GOAL:
Your task is to output the data exactly as it stands.

PROVIDED MATERIAL:

Start

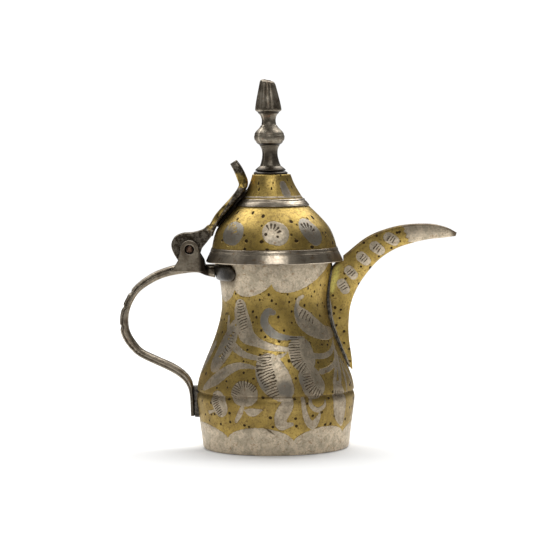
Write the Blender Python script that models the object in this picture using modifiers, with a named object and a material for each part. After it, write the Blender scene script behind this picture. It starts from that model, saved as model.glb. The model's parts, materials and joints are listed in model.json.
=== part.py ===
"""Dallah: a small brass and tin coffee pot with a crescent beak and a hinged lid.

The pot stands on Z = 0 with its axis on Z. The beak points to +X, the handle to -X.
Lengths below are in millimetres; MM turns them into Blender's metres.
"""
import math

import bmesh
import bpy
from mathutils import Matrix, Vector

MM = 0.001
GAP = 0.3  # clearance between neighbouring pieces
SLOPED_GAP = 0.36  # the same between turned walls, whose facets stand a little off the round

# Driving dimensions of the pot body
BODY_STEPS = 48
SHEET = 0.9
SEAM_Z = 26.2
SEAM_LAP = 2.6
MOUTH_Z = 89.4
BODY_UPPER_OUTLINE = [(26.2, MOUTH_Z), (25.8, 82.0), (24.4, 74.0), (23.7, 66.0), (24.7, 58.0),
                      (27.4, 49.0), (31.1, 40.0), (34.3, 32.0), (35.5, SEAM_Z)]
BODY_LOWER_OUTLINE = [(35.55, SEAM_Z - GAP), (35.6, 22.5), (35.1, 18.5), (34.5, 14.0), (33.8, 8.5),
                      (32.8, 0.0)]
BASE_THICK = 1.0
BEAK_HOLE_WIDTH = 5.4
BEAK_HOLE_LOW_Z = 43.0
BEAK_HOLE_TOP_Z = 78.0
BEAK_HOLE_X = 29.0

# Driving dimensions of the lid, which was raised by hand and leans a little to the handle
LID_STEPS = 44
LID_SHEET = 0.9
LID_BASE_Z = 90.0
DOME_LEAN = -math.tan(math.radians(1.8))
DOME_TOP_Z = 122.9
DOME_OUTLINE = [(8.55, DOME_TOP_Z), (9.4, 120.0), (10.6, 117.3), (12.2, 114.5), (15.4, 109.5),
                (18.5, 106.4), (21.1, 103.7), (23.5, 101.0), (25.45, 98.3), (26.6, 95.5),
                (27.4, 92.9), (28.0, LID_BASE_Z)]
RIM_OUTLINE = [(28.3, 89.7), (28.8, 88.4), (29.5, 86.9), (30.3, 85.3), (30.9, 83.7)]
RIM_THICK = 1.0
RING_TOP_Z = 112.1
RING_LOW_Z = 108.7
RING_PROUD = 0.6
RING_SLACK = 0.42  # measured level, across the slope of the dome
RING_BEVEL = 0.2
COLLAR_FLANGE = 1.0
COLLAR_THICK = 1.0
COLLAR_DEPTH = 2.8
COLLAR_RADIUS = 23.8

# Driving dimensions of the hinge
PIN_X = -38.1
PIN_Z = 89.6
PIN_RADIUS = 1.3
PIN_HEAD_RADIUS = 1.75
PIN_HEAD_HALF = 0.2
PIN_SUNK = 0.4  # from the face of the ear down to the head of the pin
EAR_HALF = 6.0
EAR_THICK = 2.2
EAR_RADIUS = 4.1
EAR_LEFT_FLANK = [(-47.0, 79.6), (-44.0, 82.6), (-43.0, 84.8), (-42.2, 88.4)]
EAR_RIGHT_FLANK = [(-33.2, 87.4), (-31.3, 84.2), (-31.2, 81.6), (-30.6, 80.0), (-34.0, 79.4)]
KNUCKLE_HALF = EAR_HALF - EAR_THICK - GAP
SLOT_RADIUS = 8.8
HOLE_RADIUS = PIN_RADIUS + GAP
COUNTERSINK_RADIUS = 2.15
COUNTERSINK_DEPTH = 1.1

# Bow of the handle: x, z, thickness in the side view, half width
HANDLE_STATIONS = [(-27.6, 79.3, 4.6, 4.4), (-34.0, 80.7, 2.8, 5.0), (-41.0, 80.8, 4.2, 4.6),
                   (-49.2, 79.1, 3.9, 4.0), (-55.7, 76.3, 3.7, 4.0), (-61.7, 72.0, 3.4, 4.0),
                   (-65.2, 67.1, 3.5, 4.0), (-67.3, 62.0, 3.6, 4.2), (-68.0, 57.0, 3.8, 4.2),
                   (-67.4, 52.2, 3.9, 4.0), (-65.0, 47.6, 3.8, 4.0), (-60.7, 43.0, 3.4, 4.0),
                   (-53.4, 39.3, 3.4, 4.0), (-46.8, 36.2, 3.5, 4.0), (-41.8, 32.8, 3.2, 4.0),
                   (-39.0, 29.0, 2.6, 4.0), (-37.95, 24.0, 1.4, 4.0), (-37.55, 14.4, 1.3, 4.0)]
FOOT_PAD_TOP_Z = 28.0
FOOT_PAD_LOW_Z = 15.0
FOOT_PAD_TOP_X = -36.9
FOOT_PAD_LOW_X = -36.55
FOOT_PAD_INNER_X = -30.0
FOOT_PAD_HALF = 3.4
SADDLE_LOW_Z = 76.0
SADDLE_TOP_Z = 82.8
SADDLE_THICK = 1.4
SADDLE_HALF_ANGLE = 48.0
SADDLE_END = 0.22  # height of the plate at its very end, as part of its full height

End

ANSWER TO THE TASK:
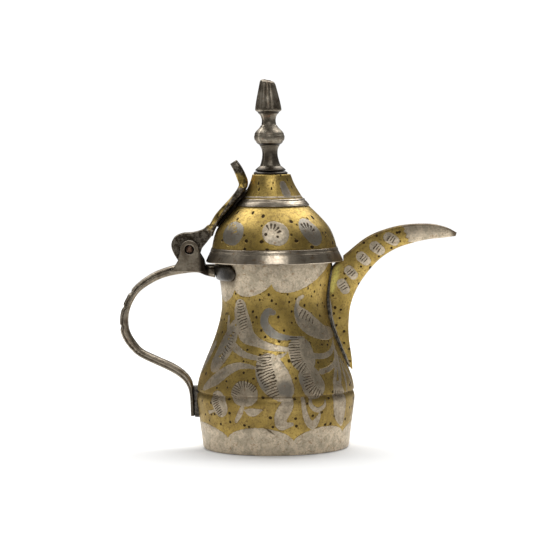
Write the Blender Python script that models the object in this picture using modifiers, with a named object and a material for each part. After it, write the Blender scene script behind this picture. It starts from that model, saved as model.glb. The model's parts, materials and joints are listed in model.json.
=== part.py ===
"""Dallah: a small brass and tin coffee pot with a crescent beak and a hinged lid.

The pot stands on Z = 0 with its axis on Z. The beak points to +X, the handle to -X.
Lengths below are in millimetres; MM turns them into Blender's metres.
"""
import math

import bmesh
import bpy
from mathutils import Matrix, Vector

MM = 0.001
GAP = 0.3  # clearance between neighbouring pieces
SLOPED_GAP = 0.36  # the same between turned walls, whose facets stand a little off the round

# Driving dimensions of the pot body
BODY_STEPS = 48
SHEET = 0.9
SEAM_Z = 26.2
SEAM_LAP = 2.6
MOUTH_Z = 89.4
BODY_UPPER_OUTLINE = [(26.2, MOUTH_Z), (25.8, 82.0), (24.4, 74.0), (23.7, 66.0), (24.7, 58.0),
                      (27.4, 49.0), (31.1, 40.0), (34.3, 32.0), (35.5, SEAM_Z)]
BODY_LOWER_OUTLINE = [(35.55, SEAM_Z - GAP), (35.6, 22.5), (35.1, 18.5), (34.5, 14.0), (33.8, 8.5),
                      (32.8, 0.0)]
BASE_THICK = 1.0
BEAK_HOLE_WIDTH = 5.4
BEAK_HOLE_LOW_Z = 43.0
BEAK_HOLE_TOP_Z = 78.0
BEAK_HOLE_X = 29.0

# Driving dimensions of the lid, which was raised by hand and leans a little to the handle
LID_STEPS = 44
LID_SHEET = 0.9
LID_BASE_Z = 90.0
DOME_LEAN = -math.tan(math.radians(1.8))
DOME_TOP_Z = 122.9
DOME_OUTLINE = [(8.55, DOME_TOP_Z), (9.4, 120.0), (10.6, 117.3), (12.2, 114.5), (15.4, 109.5),
                (18.5, 106.4), (21.1, 103.7), (23.5, 101.0), (25.45, 98.3), (26.6, 95.5),
                (27.4, 92.9), (28.0, LID_BASE_Z)]
RIM_OUTLINE = [(28.3, 89.7), (28.8, 88.4), (29.5, 86.9), (30.3, 85.3), (30.9, 83.7)]
RIM_THICK = 1.0
RING_TOP_Z = 112.1
RING_LOW_Z = 108.7
RING_PROUD = 0.6
RING_SLACK = 0.42  # measured level, across the slope of the dome
RING_BEVEL = 0.2
COLLAR_FLANGE = 1.0
COLLAR_THICK = 1.0
COLLAR_DEPTH = 2.8
COLLAR_RADIUS = 23.8

# Driving dimensions of the hinge
PIN_X = -38.1
PIN_Z = 89.6
PIN_RADIUS = 1.3
PIN_HEAD_RADIUS = 1.75
PIN_HEAD_HALF = 0.2
PIN_SUNK = 0.4  # from the face of the ear down to the head of the pin
EAR_HALF = 6.0
EAR_THICK = 2.2
EAR_RADIUS = 4.1
EAR_LEFT_FLANK = [(-47.0, 79.6), (-44.0, 82.6), (-43.0, 84.8), (-42.2, 88.4)]
EAR_RIGHT_FLANK = [(-33.2, 87.4), (-31.3, 84.2), (-31.2, 81.6), (-30.6, 80.0), (-34.0, 79.4)]
KNUCKLE_HALF = EAR_HALF - EAR_THICK - GAP
SLOT_RADIUS = 8.8
HOLE_RADIUS = PIN_RADIUS + GAP
COUNTERSINK_RADIUS = 2.15
COUNTERSINK_DEPTH = 1.1

# Bow of the handle: x, z, thickness in the side view, half width
HANDLE_STATIONS = [(-27.6, 79.3, 4.6, 4.4), (-34.0, 80.7, 2.8, 5.0), (-41.0, 80.8, 4.2, 4.6),
                   (-49.2, 79.1, 3.9, 4.0), (-55.7, 76.3, 3.7, 4.0), (-61.7, 72.0, 3.4, 4.0),
                   (-65.2, 67.1, 3.5, 4.0), (-67.3, 62.0, 3.6, 4.2), (-68.0, 57.0, 3.8, 4.2),
                   (-67.4, 52.2, 3.9, 4.0), (-65.0, 47.6, 3.8, 4.0), (-60.7, 43.0, 3.4, 4.0),
                   (-53.4, 39.3, 3.4, 4.0), (-46.8, 36.2, 3.5, 4.0), (-41.8, 32.8, 3.2, 4.0),
                   (-39.0, 29.0, 2.6, 4.0), (-37.95, 24.0, 1.4, 4.0), (-37.55, 14.4, 1.3, 4.0)]
FOOT_PAD_TOP_Z = 28.0
FOOT_PAD_LOW_Z = 15.0
FOOT_PAD_TOP_X = -36.9
FOOT_PAD_LOW_X = -36.55
FOOT_PAD_INNER_X = -30.0
FOOT_PAD_HALF = 3.4
SADDLE_LOW_Z = 76.0
SADDLE_TOP_Z = 82.8
SADDLE_THICK = 1.4
SADDLE_HALF_ANGLE = 48.0
SADDLE_END = 0.22  # height of the plate at its very end, as part of its full height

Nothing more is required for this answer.